Is the stream on the correct sheet?
yes it was, so how the blazes could it be hidden by something at sheet level 0 when the stream is at sheet level 12????
Just placed some small-scale symbols that landed on the Symbols sheet and created some Tolkien like monsters just by the Wall Shadow settings! I'm getting into the more weird side of the competition, but I won't run out of time.......
how do I best use the number label thing? I've tried on an old version of the map but didn't get any numbered list.
If you mean adding a series of number labels as text onto your map, you just click the number labels button Number Label and then either hit enter if the number shown on the command line is correct, or replace it with the first number you need instead, and then place the labels on your map.

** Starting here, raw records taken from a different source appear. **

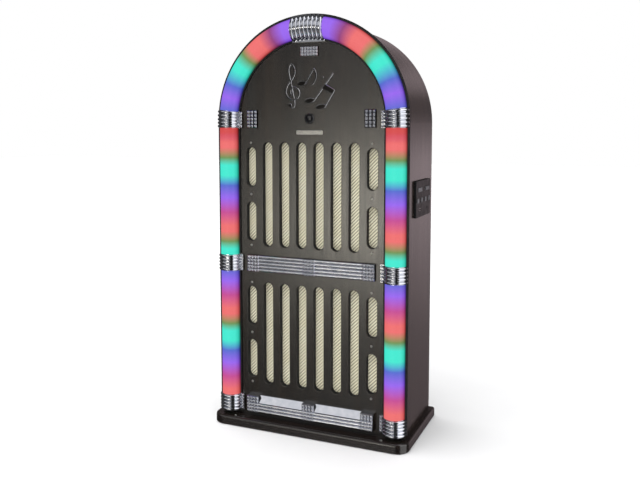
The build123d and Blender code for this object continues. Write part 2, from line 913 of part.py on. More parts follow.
def control_plate():
    """Tray-shaped plate on four posts that hold the circuit board."""
    width, height = panel_size
    plate = on_side(cabinet_half_width + panel_rise / 2, 0, 0) * Box(panel_rise, width, height)
    plate = fillet(plate.edges().filter_by(Axis.X), panel_corner)
    plate = fillet(plate.faces().sort_by(Axis.X)[-1].edges(), panel_edge_round)
    hollow = panel_rise - panel_skin
    cavity = Box(hollow, width - 2 * panel_wall, height - 2 * panel_wall)
    plate -= on_side(cabinet_half_width + hollow / 2, 0, 0) * cavity
    plate -= plate_openings()
    post_length = cabinet_half_width + hollow - circuit_face_x
    post = Rot(0, 90, 0) * Cylinder(post_radius, post_length)
    for dy in (-post_reach[0], post_reach[0]):
        for dz in (-post_reach[1], post_reach[1]):
            plate += on_side(circuit_face_x + post_length / 2, dy, dz) * post
    return plate


def button(dy, dz, size):
    """Cap through the plate and a flange behind it; pressed, it travels to -X."""
    front = panel_face_x + button_proud
    cap = on_side((button_back_x + front) / 2, dy, dz) * Box(front - button_back_x, size[0], size[1])
    cap = fillet(cap.faces().sort_by(Axis.X)[-1].edges(), button_proud / 2)
    flange = Box(button_flange, size[0] + 2 * button_lip, size[1] + 2 * button_lip)
    return cap + on_side(button_back_x + button_flange / 2, dy, dz) * flange


def main_board():
    """Circuit board with a switch under each button, four cans and a finned heat sink."""
    board = on_side(circuit_x + circuit_thickness / 2, 0, 0) * Box(circuit_thickness, *circuit_size)
    switch_height = button_back_x - button_travel - switch_slack - circuit_face_x
    switch = Box(switch_height, switch_size, switch_size)
    for _, dy, dz, _ in button_outlines():
        board += on_side(circuit_face_x + switch_height / 2, dy, dz) * switch
    for can, places in ((small_can, small_can_places), (large_can, large_can_places)):
        radius, height = can
        for dy, dz in places:
            board += on_side(circuit_x - height / 2, dy, dz) * Rot(0, 90, 0) * Cylinder(radius, height)
    for fin in range(fin_count):
        board += on_side(circuit_x - fin_size[0] / 2, 0, fin_low + fin_pitch * fin) * Box(*fin_size)
    return board


def usb_socket():
    """Shell with its contact tongue; the mouth is flush with the plate."""
    depth = panel_face_x - circuit_face_x
    shell = Pos(-depth / 2, 0, 0) * Box(depth, usb_shell[0], usb_shell[1])
    shell -= Pos(-usb_depth / 2, 0, 0) * Box(usb_depth, usb_opening[0], usb_opening[1])
    shell += Pos(usb_tongue[0] / 2 - usb_depth, 0, usb_tongue[2] / 2) * Box(*usb_tongue)
    return on_side(panel_face_x, -socket_y, socket_row) * shell


def audio_socket():
    """Round socket with a bore for a plug."""
    depth = panel_face_x - circuit_face_x
    barrel = Pos(0, 0, -depth / 2) * Cylinder(audio_radius, depth)
    barrel -= Pos(0, 0, -audio_depth / 2) * Cylinder(audio_bore, audio_depth)
    return on_side(panel_face_x, socket_y, socket_row) * Rot(0, 90, 0) * barrel


def power_socket():
    """Round socket in the rear panel, with a centre pin."""
    flange = Pos(0, 0, power_flange_height / 2) * Cylinder(power_flange_radius, power_flange_height)
    flange = fillet(flange.edges().group_by(Axis.Z)[-1], power_flange_height / 2)
    barrel = Pos(0, 0, -power_barrel_length / 2) * Cylinder(power_barrel_radius, power_barrel_length)
    depth = power_flange_height + power_bore_depth
    middle = Pos(0, 0, power_flange_height - depth / 2)
    bore = middle * Cylinder(power_bore, depth)
    pin = middle * Cylinder(power_pin_radius, depth)
    return Pos(0, rear_face_y, power_z) * Rot(-90, 0, 0) * (flange + barrel - bore + pin)


# ---- Every node ----
def cabinet_nodes():
    return {
        "front_baffle": front_baffle(),
        "side_panel_left": left_hand(side_panel()),
        "side_panel_right": side_panel_right(),
        "arch_panel": arch_panel(),
        "rear_panel": rear_panel(),
        "rear_panel_screws": rear_panel_screws(),
        "base_plinth": base_plinth(),
        "bottom_board": bottom_board(),
        "corner_cleats": corner_cleats(),
        "rubber_feet": rubber_feet(),
        "chrome_screws": chrome_screws(),
    }


def column_nodes():
    parts = {
        "light_channel": light_channel(),
        "led_strips": led_strips(),
        "collar_crown": crown_collar(),
    }
    right_hand = {
        "light_tube_{}_lower": light_tube(column_foot_s, middle_s),
        "light_tube_{}_upper": light_tube(middle_s, 0),
        "light_tube_{}_arch": light_tube(0, crown_s),
        "collar_{}_foot": foot_collar(),
        "collar_{}_middle": collar(middle_s, collar_height),
        "collar_{}_shoulder": collar(shoulder_middle_s, shoulder_height),
    }
    for name, piece in right_hand.items():
        parts[name.format("right")] = piece
        parts[name.format("left")] = left_hand(piece)
    return parts


def front_nodes():
    return {
        "side_badges": side_badges(),
        "badge_crown": badge_crown(),
        "crossbar_middle": crossbar_middle(),
        "crossbar_base": crossbar_base(),
        "nameplate": nameplate(),
        "emblem_clef": emblem_clef(),
        "emblem_eighth_note": emblem_eighth_note(),
        "emblem_beamed_notes": emblem_beamed_notes(),
        "receiver_bezel": receiver_bezel(),
        "receiver_lens": receiver_lens(),
    }


def speaker_nodes():
    lower, upper = section_z
    small = small_driver()
    large = woofer()
    places = [driver_place(x, upper) for x in (-small_driver_x, small_driver_x)]
    large_place = driver_place(0, lower)
    return {
        "grille_cloth_upper": grille_cloth(upper),
        "grille_cloth_lower": grille_cloth(lower),
        "speaker_board_upper": speaker_board(upper, small.opening(), (-small_driver_x, small_driver_x)),
        "speaker_board_lower": speaker_board(lower, large.opening(), (0,)),
        "driver_baskets": Compound(children=[place * driver_basket(small) for place in places]),
        "driver_magnets": Compound(children=[place * driver_magnet(small) for place in places]),
        "driver_surrounds": Compound(children=[place * driver_surround(small) for place in places]),
        "driver_cone_left": places[0] * driver_cone(small),
        "driver_cone_right": places[1] * driver_cone(small),
        "woofer_basket": large_place * driver_basket(large),
        "woofer_magnet": large_place * driver_magnet(large),
        "woofer_surround": large_place * driver_surround(large),
        "woofer_cone": large_place * driver_cone(large),
    }


def control_nodes():
    parts = {name: button(dy, dz, size) for name, dy, dz, size in button_outlines()}
    parts["control_plate"] = control_plate()
    parts["main_board"] = main_board()
    parts["usb_socket"] = usb_socket()
    parts["audio_socket"] = audio_socket()
    parts["power_socket"] = power_socket()
    return parts


def every_node():
    groups = (cabinet_nodes, column_nodes, front_nodes, speaker_nodes, control_nodes)
    return [item for group in groups for item in group().items()]


os.makedirs("parts", exist_ok=True)
for node, shape in every_node():
    export_step(shape, f"parts/{node}.step")
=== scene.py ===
import json
import math

import bpy
import numpy as np
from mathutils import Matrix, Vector


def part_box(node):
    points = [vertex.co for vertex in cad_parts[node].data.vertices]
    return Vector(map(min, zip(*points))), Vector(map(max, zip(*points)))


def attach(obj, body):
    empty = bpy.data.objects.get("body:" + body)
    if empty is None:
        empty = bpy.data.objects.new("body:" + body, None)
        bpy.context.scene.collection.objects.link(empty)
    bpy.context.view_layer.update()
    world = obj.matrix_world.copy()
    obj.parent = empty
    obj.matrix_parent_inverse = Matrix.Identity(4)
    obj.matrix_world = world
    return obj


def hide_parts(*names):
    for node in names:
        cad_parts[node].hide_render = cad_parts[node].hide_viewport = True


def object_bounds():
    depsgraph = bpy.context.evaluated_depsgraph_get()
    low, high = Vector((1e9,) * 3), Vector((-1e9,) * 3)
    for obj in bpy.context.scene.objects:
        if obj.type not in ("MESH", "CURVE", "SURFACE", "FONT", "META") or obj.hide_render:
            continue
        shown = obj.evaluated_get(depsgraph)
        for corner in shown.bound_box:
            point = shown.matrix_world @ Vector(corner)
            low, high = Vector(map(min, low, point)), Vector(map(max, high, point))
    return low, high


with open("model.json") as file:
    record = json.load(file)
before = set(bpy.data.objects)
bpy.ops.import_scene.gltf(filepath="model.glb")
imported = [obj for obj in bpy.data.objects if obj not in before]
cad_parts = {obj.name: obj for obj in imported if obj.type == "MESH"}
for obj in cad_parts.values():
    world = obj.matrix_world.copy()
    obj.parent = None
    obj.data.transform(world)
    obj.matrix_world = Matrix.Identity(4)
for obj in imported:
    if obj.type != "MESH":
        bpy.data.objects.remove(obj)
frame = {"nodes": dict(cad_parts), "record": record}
cad_low, cad_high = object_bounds()

# ---- Sizes and places read from the frame, in metres ----
MM = 0.001
shoulder_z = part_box("side_panel_right")[1].z       # centre of the cabinet's arch
spring_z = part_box("light_tube_right_arch")[0].z     # centre of the light columns' arch
front_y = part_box("front_baffle")[0].y
tube_low, tube_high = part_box("light_tube_right_lower")
tube_x = (tube_low.x + tube_high.x) / 2
tube_radius = (tube_high.x - tube_low.x) / 2


# ---- Camera ----
lens = 41.19                        # millimetres, on a sensor 36 mm wide
lens_shift = -0.08                  # as a share of the picture's width
farthest_seen = 60.0
eye = (0.7524, -1.8015, 0.795)
look_down = math.radians(4.747)
look_left = math.radians(23.05)     # from straight at the front


def make_camera():
    """Camera at the reference viewpoint."""
    data = bpy.data.cameras.new("camera")
    data.lens = lens
    data.shift_y = lens_shift
    data.clip_end = farthest_seen
    camera = bpy.data.objects.new("camera", data)
    camera.location = eye
    camera.rotation_euler = (math.pi / 2 - look_down, 0.0, look_left)
    bpy.context.scene.collection.objects.link(camera)
    bpy.context.scene.camera = camera


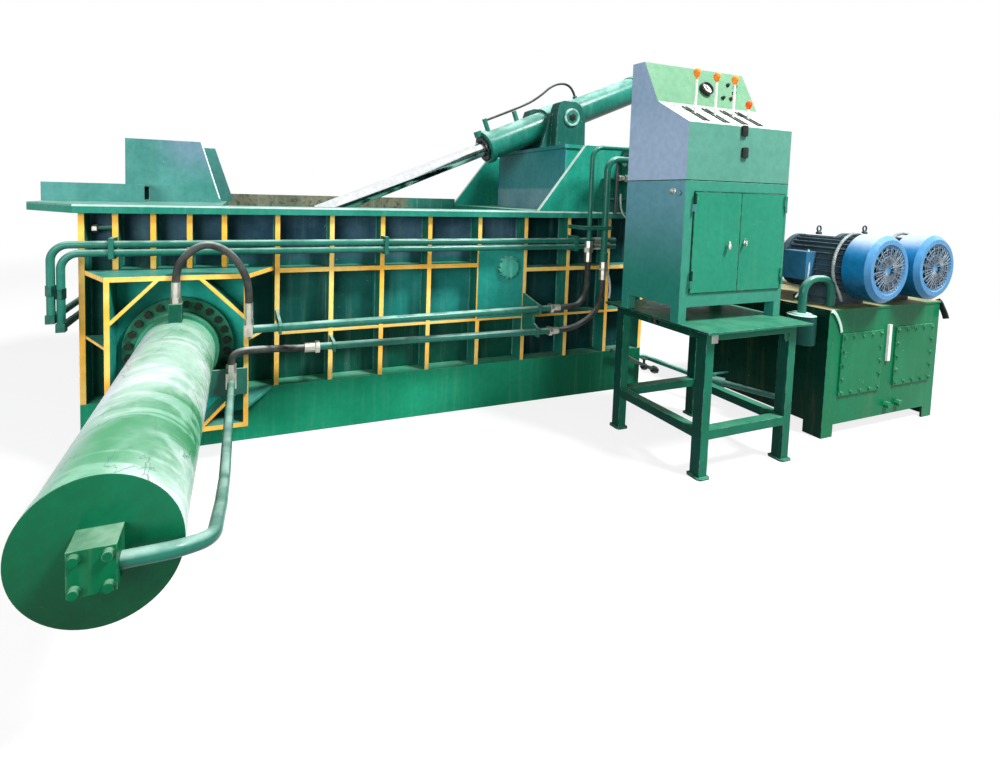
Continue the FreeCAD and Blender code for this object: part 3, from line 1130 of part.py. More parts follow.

It's easiest if you make sure the properties for the size and font for the labels is correct before you start that, although you can change it once the label's placed, as normal.
There's a live mapping session here, where Ralf demonstrates the automatic indexing, but that seems like a lot of bother for a village map.
unfortunately my village has a few sites, which, if I just type the labels in a font size that's legible, they'll overlap! :( I presumably can hide the grid after creating the index.
It would seem the only option is to use numbers and a legend in that case. I will probably be doing it that way.
gahhh! I can't get the numbers [auto- or manual] to stay on the map and now there's a line as though I've done the map on physical paper and someone has folded the paper length-wise. This map has been a nightmare from the very start, and if it wasn't so close to finishing the thing I'd be tempted to abandon it - or re-work it on a different template!
The first thing to investigate is always the sheet something is on. Maybe they are on the wrong sheet, or the sheet is in the wrong order.
Can you show us a screen shot of the line?
I've worked it out - though not fixed it yet, having just got up and into my chair! its the blasted bevel.